■ Dataset extract

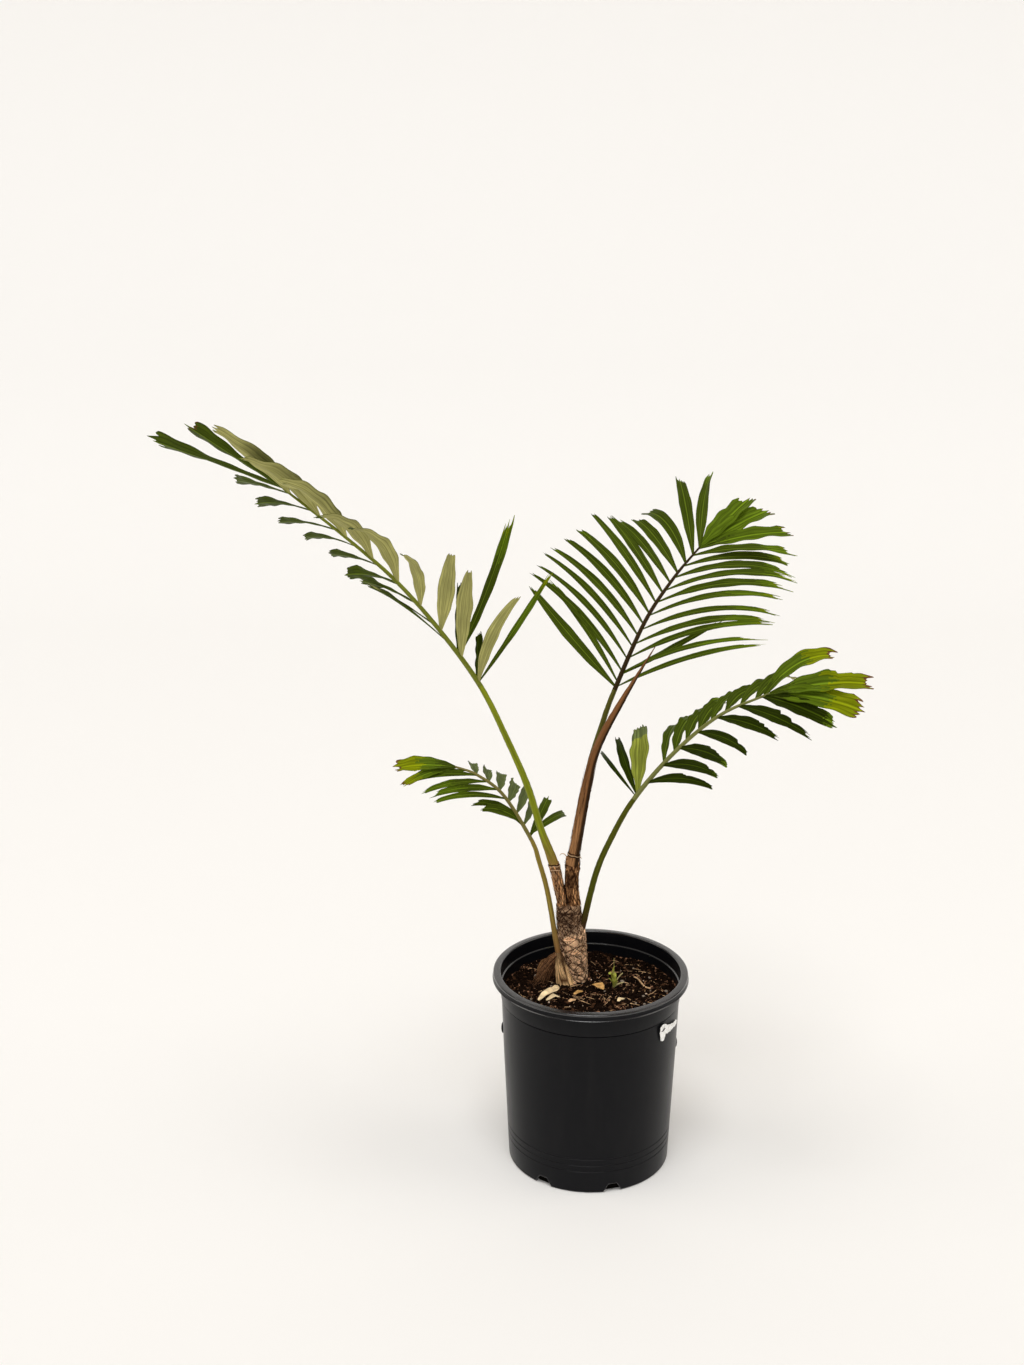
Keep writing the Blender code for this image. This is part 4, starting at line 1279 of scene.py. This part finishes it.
class PALM_OT_sheaths(bpy.types.Operator):
    """Wrap the leaf bases round the fork: two tall ones and the low ribbed fan"""

    bl_idname = "palm.sheaths"
    bl_label = "Leaf bases"

    def execute(self, context):
        rng = np.random.default_rng(17)
        dark, light = (0.034, 0.010, 0.004), (0.88, 0.450, 0.195)
        bark = bark_finish("leaf base", dark, light, 0.9, 1.0, (-62, 74), (46, 210), 0.18)
        # The right leaf base is a darker copy, with a dark band from 0.026 to 0.046 up it.
        dark_banded_base = bark_finish("right leaf base", dark, shade(light, 0.84), 0.026, 0.046,
            (-66, 71), (44, 200), 0.19)
        fan_skin = bark_finish("ribbed fan", (0.085, 0.032, 0.011), (0.90, 0.580, 0.285), 0.034, 0.060,
            (-86, 88), (9, 120), 0.055)
        scar_pale = speckled("scar edge", (0.66, 0.44, 0.26), 0.8, 300)
        scar_dark = speckled("scar shadow", (0.030, 0.013, 0.007), 0.9, 300)
        hair_pale = speckled("pale hair", (0.56, 0.36, 0.20), 0.8, 300)
        hair_dark = speckled("dark hair", (0.075, 0.033, 0.016), 0.9, 300)
        hair_brown = speckled("brown hair", (0.30, 0.150, 0.072), 0.9, 300)

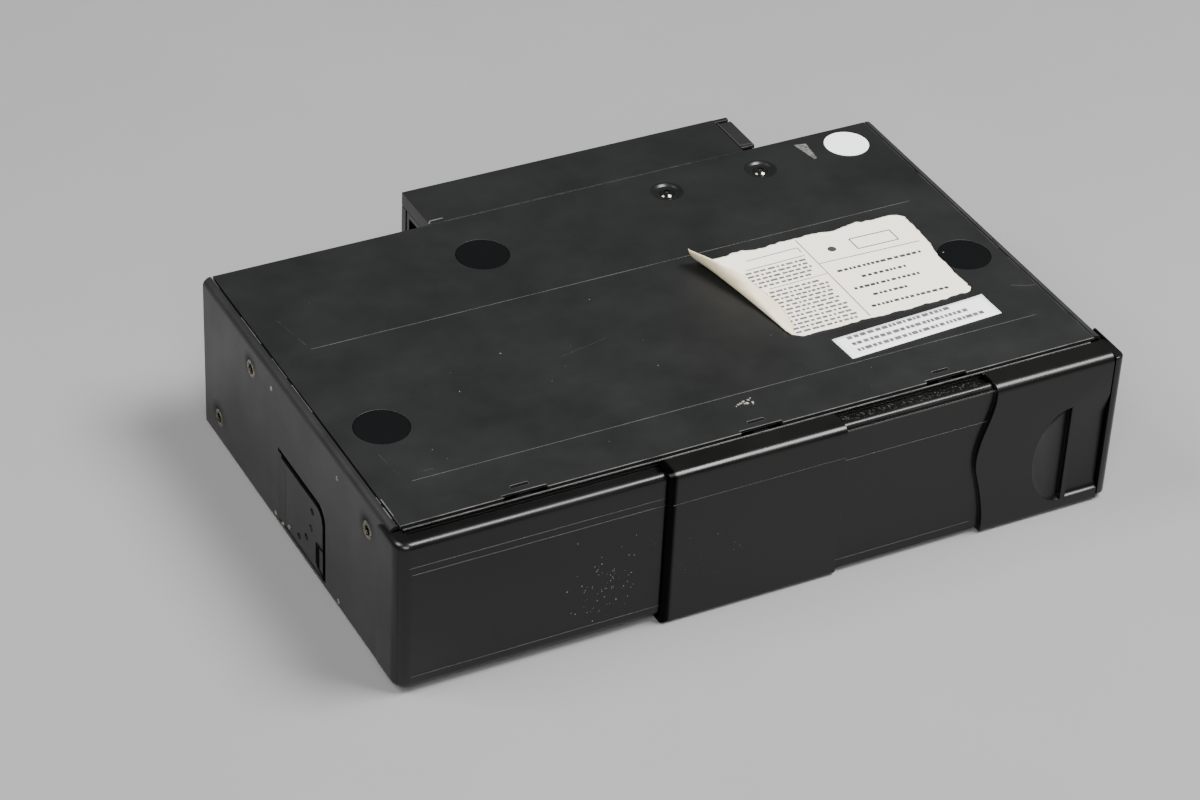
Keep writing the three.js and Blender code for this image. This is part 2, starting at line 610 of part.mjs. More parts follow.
function rearBox() {
  const r = rear;
  const H = height;
  const lidUnder = plateUnder;
  const wallTop = H - r.lip - gap;
  const stripFront = rearFront + r.stripInset / 2;
  const socketLow = wallTop - gap - socket.high;
  const shell = block([r.left, rearRight], [rearFront, rearBack], [r.bottom, lidUnder - gap]);
  const inside = block([r.left + sheet, rearRight - sheet], [rearFront + sheet, rearBack - sheet],
    [r.bottom + sheet, H + over]);
  const lowerLeft = block([r.left - over, r.left + sheet + gap], [rearFront - over, rearBack + over],
    [wallTop, H + over]);
  const lowerBack = block([r.left - over, rearRight - r.strip], [rearBack - sheet - gap, rearBack + over],
    [wallTop, H + over]);
  const socketHole = block([r.left - over, r.left + sheet + over],
    [rearFront + socket.front - gap, rearFront + socket.front + socket.deep + gap],
    [socketLow - gap, wallTop + over]);
  const stripY = [stripFront, rearBack - r.stripInset];
  const wallUp = block([rearRight - sheet, rearRight], stripY, [r.bottom, H]);
  const strip = block([rearRight - r.strip, rearRight], stripY, [lidUnder, H]);
  const middle = mid([rearFront, rearBack]);
  const posts = [r.left + 4 * r.strip, rearRight - 2 * r.strip].map((x) =>
    bar("z", link.standoffRadius, [r.bottom + sheet / 2, link.up - gap], [x, middle], smallSides));
  const housing = join(cut(shell, inside, lowerLeft, lowerBack, socketHole), wallUp, strip, ...posts);
  add("rear_housing", housing, "blackSteel");

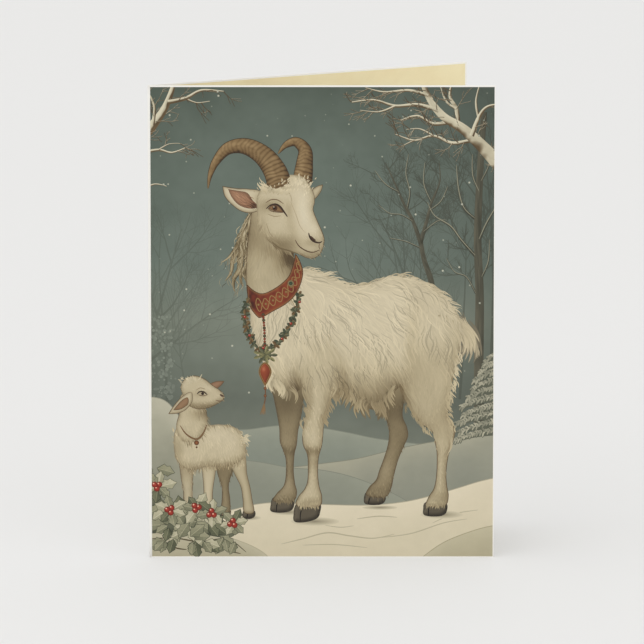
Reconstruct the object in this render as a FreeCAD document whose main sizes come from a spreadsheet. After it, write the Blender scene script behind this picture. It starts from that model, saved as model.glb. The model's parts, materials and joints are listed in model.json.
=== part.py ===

■ To do
Only a number is needed: how many lines of the material above contain "this"?

■ Task output
3